All this technology started flowing into systems that we are using as part of our daily life, searching for things, navigating, buying things. It started to become clear that there were useful commercial applications for AI – despite all the nay-saying. And then, you know, at some point people realised that these neural networks can do deep learning to start identifying trends, identifying faces, engaging in deepfake technology or whatever. At the point at which the neural networks were back in the 80s, we were able to build networks with only a couple of levels, and it turned out you needed massive levels for your neural networks, and you needed massive data. Actually, early criticisms – when I say early, I mean, like, in the 80s – of AI was that it could not work; that it was physically impossible for it to work because it needed such huge amounts of data. Then, all of a sudden, with Web 2.0 – which is when people started uploading their own data onto the internet – we had massive amounts of data that could be easily drawn on by supercomputers and by neural networks, and all the pieces came together.

Looking back to the 80s, when you were participating in creating the Connection Machine, can you compare what your thoughts were at that time to what you’re doing today? Like, on a large scale – what do you think when you look back and see how things have progressed?
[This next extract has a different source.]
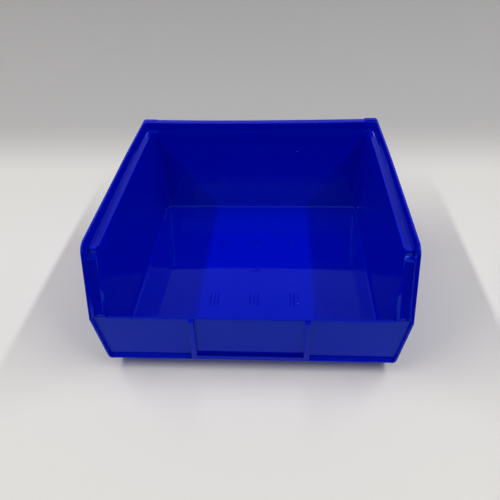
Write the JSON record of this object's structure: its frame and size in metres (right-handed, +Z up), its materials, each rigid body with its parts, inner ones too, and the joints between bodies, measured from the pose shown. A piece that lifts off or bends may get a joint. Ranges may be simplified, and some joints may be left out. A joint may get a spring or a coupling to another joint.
{
  "type": "stackable storage bin",
  "caption": "Shallow wide open-topped plastic bin with a low framed hopper front, inner stacking ledges with stops, raised rim and a rear hanging lip.",
  "frame": {"origin": "middle of the bin's box on the surface it stands on", "axes": "+Z up, +X to the right of a person facing the open hopper front, +Y from the hopper front to the rear wall"},
  "size_m": [0.2794, 0.2762, 0.1272],
  "materials": {
    "bin_plastic": "glossy moulded polypropylene, deep blue"
  },
  "bodies": {
    "root": {"floor": "bin_plastic", "floor_gate": "bin_plastic", "floor_ridges": "bin_plastic", "foot_front": "bin_plastic", "foot_left": "bin_plastic", "foot_rear": "bin_plastic", "foot_right": "bin_plastic", "front_panel": "bin_plastic", "label_lip": "bin_plastic", "left_base_rail": "bin_plastic", "left_front_lip": "bin_plastic", "left_front_stile": "bin_plastic", "left_label_rib": "bin_plastic", "left_rear_tab": "bin_plastic", "left_rim": "bin_plastic", "left_side_wall": "bin_plastic", "left_slope_channel": "bin_plastic", "left_slope_edge": "bin_plastic", "left_stack_stop": "bin_plastic", "left_stacking_ledge": "bin_plastic", "rear_hang_lip": "bin_plastic", "rear_rim": "bin_plastic", "rear_upper_wall": "bin_plastic", "rear_wall": "bin_plastic", "right_base_rail": "bin_plastic", "right_front_lip": "bin_plastic", "right_front_stile": "bin_plastic", "right_label_rib": "bin_plastic", "right_rear_tab": "bin_plastic", "right_rim": "bin_plastic", "right_side_wall": "bin_plastic", "right_slope_channel": "bin_plastic", "right_slope_edge": "bin_plastic", "right_stack_stop": "bin_plastic", "right_stacking_ledge": "bin_plastic"}
  },
  "joints": []
}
You know, it hasn’t changed, not at all. What has changed is that now there is the technology to make it happen. In 2015, when I was negotiating with MoMA to see whether they would acquire one of the machines, I went back and did interviews with Danny Hillis and with a number of my other close friends who participated in creating the first machine. We talked about the ideas they had then and what’s happening now, and how they see that, and basically they all said – our dreams are coming true. Many of them actually still have the dream of general AI, you know – the dream that we are creating machines to bring on the next step in human evolution. Humans enhanced by the power of machines will be something greater and, at some point, when machines can learn and evolve on their own, they will supersede us. A lot of them still think that way, they still have that dream.

Do you share this dream?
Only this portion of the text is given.